## Short task
Set down the listing below verbatim, but only from its first line through the line containing "one screw pin.".

## Stored data
━━━━━━━━━━

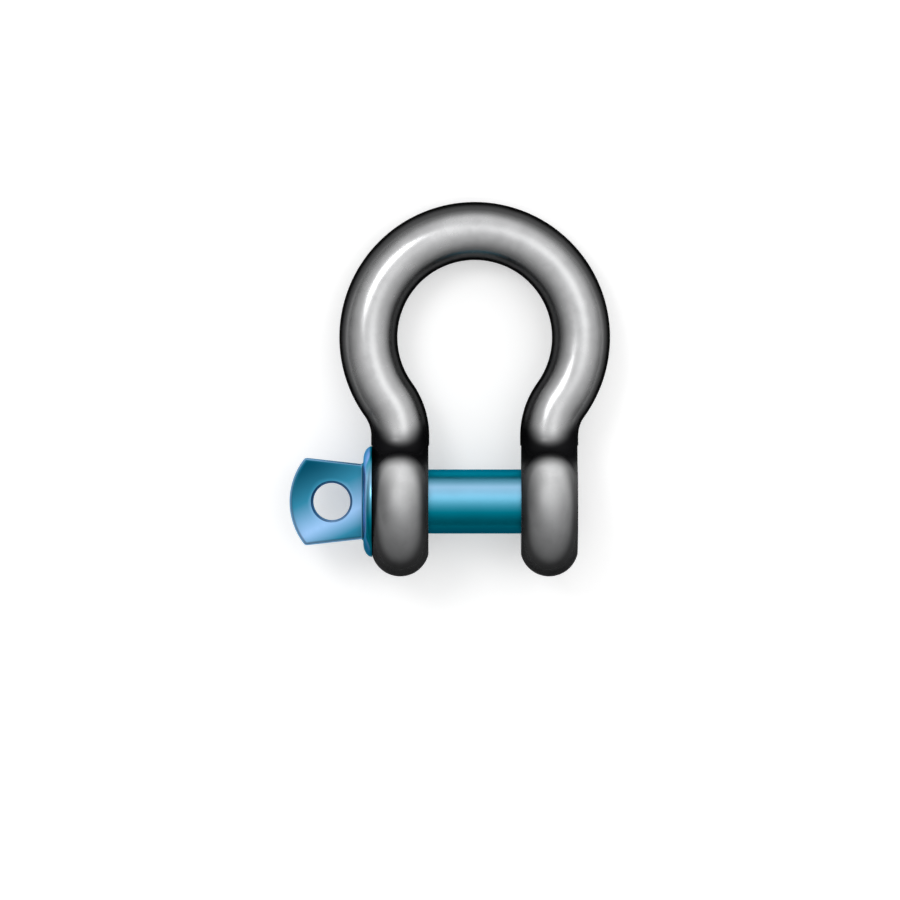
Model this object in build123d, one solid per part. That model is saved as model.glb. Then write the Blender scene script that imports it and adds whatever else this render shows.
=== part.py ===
"""Screw pin bow shackle, lying at rest: one forged bow and one screw pin.

Millimetres. The origin is on the pin's axis, midway between the ears. +X runs along the pin, from
its tab to its threaded end, +Y points from the pin to the bow's crown, and +Z is up.
Both pieces are drawn flat, with the bow's plane on XY, and are then tilted to rest on the floor.
"""
from build123d import *
import os
from math import acos, asin, cos, degrees, radians, sin, sqrt

# Bow: a round bar bent to a crown, with two legs that end in flat round ears
rod_diameter = 25.4
crown_inside_radius = 33.7
arm_bend_radius = 27.0
leg_straight = 0.6
jaw_gap = 40.4

# Ears: full-round rims, faced flat round the bores
ear_wall = 15.1
ear_end_offset = 3.2
neck_fillet = 8.0
facing_depth = 0.4
facing_clearance = 0.4
bore_clearance = 0.4
bore_chamfer = 0.8

# Pin: shank, collar and threaded end, turned about one axis
pin_diameter = 28.0
collar_lip = 10.2
collar_thickness = 3.8
collar_edge_round = 5.9
thread_step = 1.0
thread_pitch = 3.0
thread_clearance = 0.1
tip_recess = 0.8
tip_chamfer = 1.8

# Tab: the pin's flat head, with an eye for mousing wire or a bar
tab_thickness = 12.0
tab_corner_width = 38.2
tab_corner_reach = 25.3
tab_end_rise = 6.8
tab_corner_round = 1.4
tab_edge_round = 1.6
tab_root_fillet = 1.1
tab_root_margin = 0.15
eye_diameter = 16.2
eye_reach = 13.75
eye_chamfer = 1.0

# The thread's flanks are centred this many pitches inside its outer diameter
PITCH_LINE = 0.6495

# Sizes that follow
rod_radius = rod_diameter / 2
pin_radius = pin_diameter / 2
bore_radius = pin_radius + bore_clearance
thread_radius = (pin_diameter - thread_step - PITCH_LINE * thread_pitch - thread_clearance) / 2
tapped_radius = thread_radius + thread_clearance
ear_radius = bore_radius + ear_wall
ear_thickness = rod_diameter - 2 * facing_depth
leg_x = (jaw_gap + ear_thickness) / 2
jaw_x = jaw_gap / 2
outer_x = jaw_x + ear_thickness
collar_radius = pin_radius + collar_lip
facing_radius = collar_radius + facing_clearance
crown_radius = crown_inside_radius + rod_radius
collar_land = collar_radius - collar_edge_round
collar_face_x = -outer_x - collar_thickness

# The ear's rim is the bar's own round, carried round a circle and in to the leg by two hollows
rim_radius = ear_radius - rod_radius
hollow_radius = neck_fillet + rod_radius
hollow_angle = degrees(asin(hollow_radius / (rim_radius + hollow_radius)))
neck_y = sqrt((rim_radius + hollow_radius) ** 2 - hollow_radius**2) - ear_end_offset

# Each arm leaves the crown's circle on a tangent arc that ends upright over its leg
bend_y = neck_y + leg_straight
bend_angle = degrees(acos((leg_x + arm_bend_radius) / (crown_radius + arm_bend_radius)))
crown_y = bend_y + (crown_radius + arm_bend_radius) * sin(radians(bend_angle))

# At rest the shackle lies on both ears and the crown, so the bow's plane dips towards the crown
rest_tilt = degrees(asin(rim_radius / (crown_y + crown_radius + ear_end_offset)))


def arc_about(centre, start, angle):
    """An arc in a plane across the pin, turned about a centre from a start point."""
    axis = Axis(centre, (1, 0, 0))
    middle = Vertex(start).rotate(axis, angle / 2).center()
    end = Vertex(start).rotate(axis, angle).center()
    return ThreePointArc(start, middle, end)


def bore_tool(length, hole, mouth):
    """What a through bore takes out along Z: the hole, and a countersink at each end."""
    depth = mouth - hole
    countersink = Pos(0, 0, (length - depth) / 2) * Cone(hole, mouth, depth)
    return Cylinder(hole, length) + countersink + countersink.mirror(Plane.XY)


def ear_skin():
    """The faces of one forged ear, up to where its neck becomes the round bar."""
    out = Vector(0, cos(radians(hollow_angle)), sin(radians(hollow_angle)))
    centre = Vector(leg_x, -ear_end_offset, 0)
    shoulder = centre + out * rim_radius
    hollow_centre = centre + out * (rim_radius + hollow_radius)
    side = Vector(rod_radius, 0, 0)
    rim_turn = 360 - 2 * hollow_angle
    hollow_turn = 90 - hollow_angle

    section = ThreePointArc(shoulder + side, shoulder + out * rod_radius, shoulder - side)
    rim = Face.revolve(section, rim_turn, Axis(centre, (1, 0, 0)))
    hollow = Face.revolve(section, hollow_turn, Axis(hollow_centre, (1, 0, 0)))
    faces = [rim, hollow, hollow.mirror(Plane.XY)]
    for step in (side, -side):
        hollow_edge = arc_about(hollow_centre + step, shoulder + step, hollow_turn)
        rim_edge = arc_about(centre + step, shoulder + step, rim_turn)
        faces.append(Face(Wire([hollow_edge, rim_edge, hollow_edge.mirror(Plane.XY)])))
    return faces


def arm_skin(lift):
    """Leg and bend of one arm, upper or lower half of the bar, and the crown's half that it meets."""
    neck = Vector(leg_x, neck_y, 0)
    side = Vector(rod_radius, 0, 0)
    section = ThreePointArc(neck + side, neck + Vector(0, 0, lift * rod_radius), neck - side)
    leg = Face.extrude(section, (0, leg_straight, 0))
    section = section.moved(Location((0, leg_straight, 0)))
    bend_axis = Axis((leg_x + arm_bend_radius, bend_y, 0), (0, 0, -1))
    bend = Face.revolve(section, bend_angle, bend_axis)
    section = section.rotate(bend_axis, bend_angle)
    crown = Face.revolve(section, 180 + 2 * bend_angle, Axis((0, crown_y, 0), (0, 0, 1)))
    return [leg, bend], [crown]


def make_bow():
    """One forging: crown, arms and ears in a single skin, then faced and bored."""
    upper, upper_crown = arm_skin(1)
    lower, lower_crown = arm_skin(-1)
    one_side = ear_skin() + upper + lower
    other_side = [face.mirror(Plane.YZ) for face in one_side]
    bow = Solid(Shell(one_side + other_side + upper_crown + lower_crown))

    # The plain bore has small chamfers, and the tapped one is countersunk to the plain one's size
    plain = (-leg_x, bore_radius, bore_radius + bore_chamfer)
    tapped = (leg_x, tapped_radius, bore_radius)
    for middle_x, hole, mouth in (plain, tapped):
        for way in (-1, 1):
            face = Plane(origin=(middle_x + way * ear_thickness / 2, 0, 0), z_dir=(way, 0, 0))
            bow -= face * extrude(Circle(facing_radius), 2 * facing_depth)
        bow -= Pos(middle_x, 0, 0) * Rot(0, 90, 0) * bore_tool(ear_thickness, hole, mouth)
    return bow


def make_tab():
    """The flat head, as wide at its root as the collar's flat land takes with the root's fillet."""
    land = collar_land - tab_root_fillet - tab_root_margin - tab_edge_round
    root = sqrt(land**2 - (tab_thickness / 2 - tab_edge_round) ** 2) + tab_edge_round
    corner = tab_corner_width / 2
    corner_x = collar_face_x - tab_corner_reach
    sunk = collar_thickness / 2
    inside_x = collar_face_x + sunk
    inside = root - (corner - root) * sunk / tab_corner_reach
    sides = Polyline((corner_x, corner), (inside_x, inside), (inside_x, -inside), (corner_x, -corner))
    end = ThreePointArc((corner_x, corner), (corner_x - tab_end_rise, 0), (corner_x, -corner))
    tab = extrude(make_face(sides + end), tab_thickness / 2, both=True)
    tab = fillet(tab.edges().filter_by(Axis.Z).group_by(Axis.X)[0], tab_corner_round)
    outline = tab.faces().filter_by(Plane.XY).edges()
    tab = fillet(outline.filter_by(lambda e: e.center().X < inside_x), tab_edge_round)
    eye = bore_tool(tab_thickness, eye_diameter / 2, eye_diameter / 2 + eye_chamfer)
    return tab - Pos(collar_face_x - eye_reach, 0, 0) * eye


def make_pin():
    """One forging: a turned shank with its collar and threaded end, and a flat tab with an eye."""
    seat_x = -outer_x
    tip_x = outer_x - tip_recess
    round_centre = (seat_x, collar_land)
    edge = EllipticalCenterArc(round_centre, collar_thickness, collar_edge_round, 90, arc_size=90)
    turned = Polyline(
        (seat_x, collar_radius),
        (seat_x, pin_radius),
        (jaw_x, pin_radius),
        (jaw_x + pin_radius - thread_radius, thread_radius),
        (tip_x - tip_chamfer, thread_radius),
        (tip_x, thread_radius - tip_chamfer),
        (tip_x, 0),
        (collar_face_x, 0),
        (collar_face_x, collar_land),
    )
    pin = revolve(make_face(edge + turned), Axis.X) + make_tab()
    root = pin.edges().filter_by(lambda e: abs(e.center().X - collar_face_x) < tab_root_margin)
    root = root.filter_by(lambda e: e.length < 2 * tab_corner_width)
    return fillet(root, tab_root_fillet)


os.makedirs("parts", exist_ok=True)
for name, shape in (("bow", make_bow()), ("screw_pin", make_pin())):
    export_step(shape.rotate(Axis.X, -rest_tilt), f"parts/{name}.step")
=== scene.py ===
"""Screw pin bow shackle: the finish of its two forgings, a plain white studio and the camera.

Shapes are worked out in millimetres in the flat frame, where the bow's plane is XY, the pin lies along X
and the crown is at +Y. Each mesh is then tilted to its rest on the floor and scaled to metres.
"""
from math import acos, asin, atan2, ceil, cos, degrees, floor, hypot, pi, radians, sin, sqrt

import bmesh
import bpy
from mathutils import Matrix, Vector


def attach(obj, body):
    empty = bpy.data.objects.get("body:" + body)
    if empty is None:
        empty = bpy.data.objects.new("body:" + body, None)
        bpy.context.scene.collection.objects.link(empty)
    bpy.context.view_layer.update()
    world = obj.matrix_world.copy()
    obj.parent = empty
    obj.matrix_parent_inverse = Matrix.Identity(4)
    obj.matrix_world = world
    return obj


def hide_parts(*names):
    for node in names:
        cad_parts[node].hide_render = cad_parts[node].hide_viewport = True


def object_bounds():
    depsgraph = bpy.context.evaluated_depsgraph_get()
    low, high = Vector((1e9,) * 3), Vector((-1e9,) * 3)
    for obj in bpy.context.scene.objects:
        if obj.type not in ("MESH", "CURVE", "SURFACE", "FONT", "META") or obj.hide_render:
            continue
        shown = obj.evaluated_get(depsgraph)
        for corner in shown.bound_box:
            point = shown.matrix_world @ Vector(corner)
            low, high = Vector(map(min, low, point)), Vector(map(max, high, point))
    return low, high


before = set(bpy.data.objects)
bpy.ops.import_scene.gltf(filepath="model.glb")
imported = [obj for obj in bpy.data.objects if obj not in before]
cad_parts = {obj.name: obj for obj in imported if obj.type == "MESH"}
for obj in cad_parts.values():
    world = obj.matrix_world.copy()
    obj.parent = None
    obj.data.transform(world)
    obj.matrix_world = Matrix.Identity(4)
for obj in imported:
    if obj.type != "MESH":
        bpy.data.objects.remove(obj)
cad_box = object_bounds()

# Bow: a round bar bent to a crown, with two legs that end in flat round ears
ROD_RADIUS = 12.7
CROWN_INSIDE_RADIUS = 33.7
ARM_BEND_RADIUS = 27.0
LEG_STRAIGHT = 0.6
JAW_X = 20.2
EAR_WALL = 15.1
EAR_END_OFFSET = 3.2
NECK_FILLET = 8.0
FACING_DEPTH = 0.4
FACING_CLEARANCE = 0.4
BORE_CLEARANCE = 0.4
BORE_CHAMFER = 0.8

# Pin: shank, collar and threaded end, with a flat tab that has an eye
PIN_RADIUS = 14.0
COLLAR_LIP = 10.2
COLLAR_THICKNESS = 3.8
COLLAR_EDGE_ROUND = 5.9
TIP_RECESS = 0.8
TIP_CHAMFER = 1.8
TAB_HALF = 6.0
TAB_CORNER_HALF = 19.1
TAB_CORNER_REACH = 25.3
TAB_END_RISE = 6.8
TAB_CORNER_ROUND = 1.7
TAB_EDGE_ROUND = 1.6
TAB_ROOT_FILLET = 1.1
TAB_ROOT_MARGIN = 0.15
EYE_REACH = 13.75
EYE_RADIUS = 8.1
EYE_CHAMFER = 1.0

# Thread: right hand, with 60 degrees between its flanks. PITCH_LINE is how many pitches its pitch
# diameter is under its outer one
PITCH = 3.0
PITCH_LINE = 0.6495
PITCH_PLAY = 0.1
CREST_SHARE = 1 / 8
ROOT_SHARE = 1 / 4
THREAD_STEP = 0.5
THREAD_CLEARANCE = 0.12

# Sizes that follow
BORE_RADIUS = PIN_RADIUS + BORE_CLEARANCE
EAR_RADIUS = BORE_RADIUS + EAR_WALL
EAR_HALF = ROD_RADIUS - FACING_DEPTH
LEG_X = JAW_X + EAR_HALF
OUTER_X = LEG_X + EAR_HALF
RIM_RADIUS = EAR_RADIUS - ROD_RADIUS
HOLLOW_RADIUS = NECK_FILLET + ROD_RADIUS
HOLLOW_ANGLE = asin(HOLLOW_RADIUS / (RIM_RADIUS + HOLLOW_RADIUS))
NECK_Y = sqrt((RIM_RADIUS + HOLLOW_RADIUS) ** 2 - HOLLOW_RADIUS**2) - EAR_END_OFFSET
BEND_Y = NECK_Y + LEG_STRAIGHT
CROWN_RADIUS = CROWN_INSIDE_RADIUS + ROD_RADIUS
BEND_ANGLE = acos((LEG_X + ARM_BEND_RADIUS) / (CROWN_RADIUS + ARM_BEND_RADIUS))
CROWN_Y = BEND_Y + (CROWN_RADIUS + ARM_BEND_RADIUS) * sin(BEND_ANGLE)
COLLAR_RADIUS = PIN_RADIUS + COLLAR_LIP
FACING_RADIUS = COLLAR_RADIUS + FACING_CLEARANCE
COLLAR_LAND = COLLAR_RADIUS - COLLAR_EDGE_ROUND
COLLAR_FACE_X = -OUTER_X - COLLAR_THICKNESS
TIP_X = OUTER_X - TIP_RECESS
EYE_X = COLLAR_FACE_X - EYE_REACH
FLANK_SHARE = (1 - CREST_SHARE - ROOT_SHARE) / 2
THREAD_RADIUS = PIN_RADIUS - THREAD_STEP
THREAD_DEPTH = FLANK_SHARE * PITCH * sqrt(3)
TIP_RADIUS = THREAD_RADIUS - (PITCH_LINE * PITCH + PITCH_PLAY) / 2 - TIP_CHAMFER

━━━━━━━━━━

## The completed task
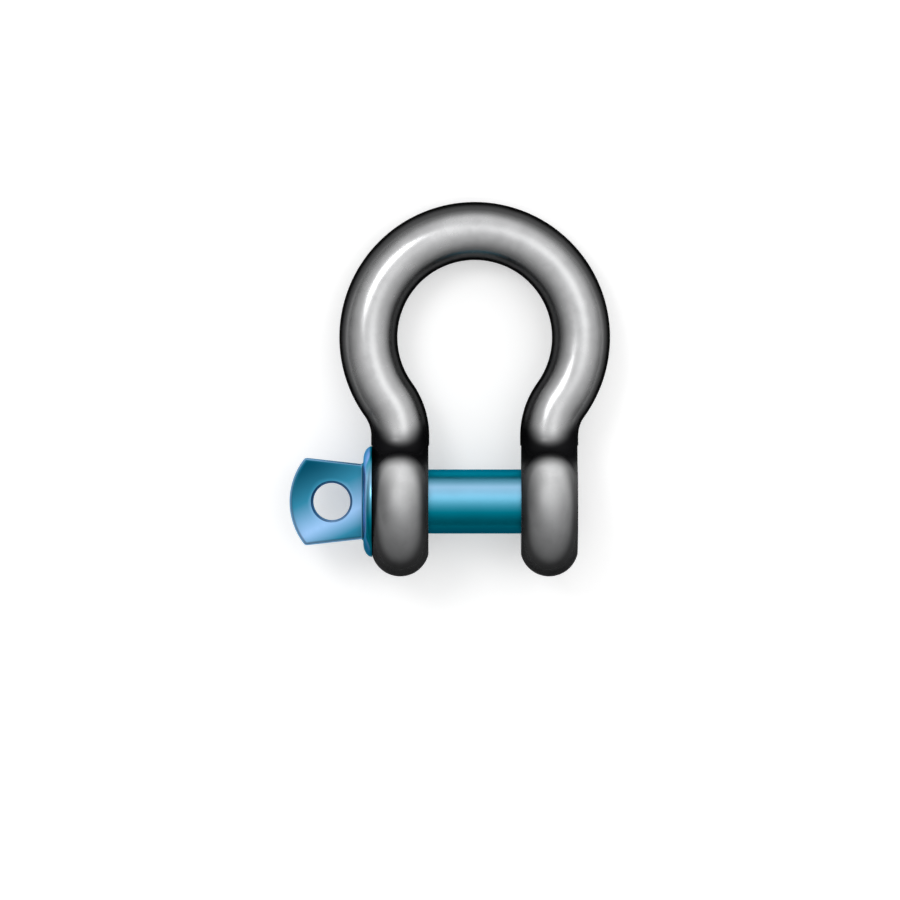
Model this object in build123d, one solid per part. That model is saved as model.glb. Then write the Blender scene script that imports it and adds whatever else this render shows.
=== part.py ===
"""Screw pin bow shackle, lying at rest: one forged bow and one screw pin.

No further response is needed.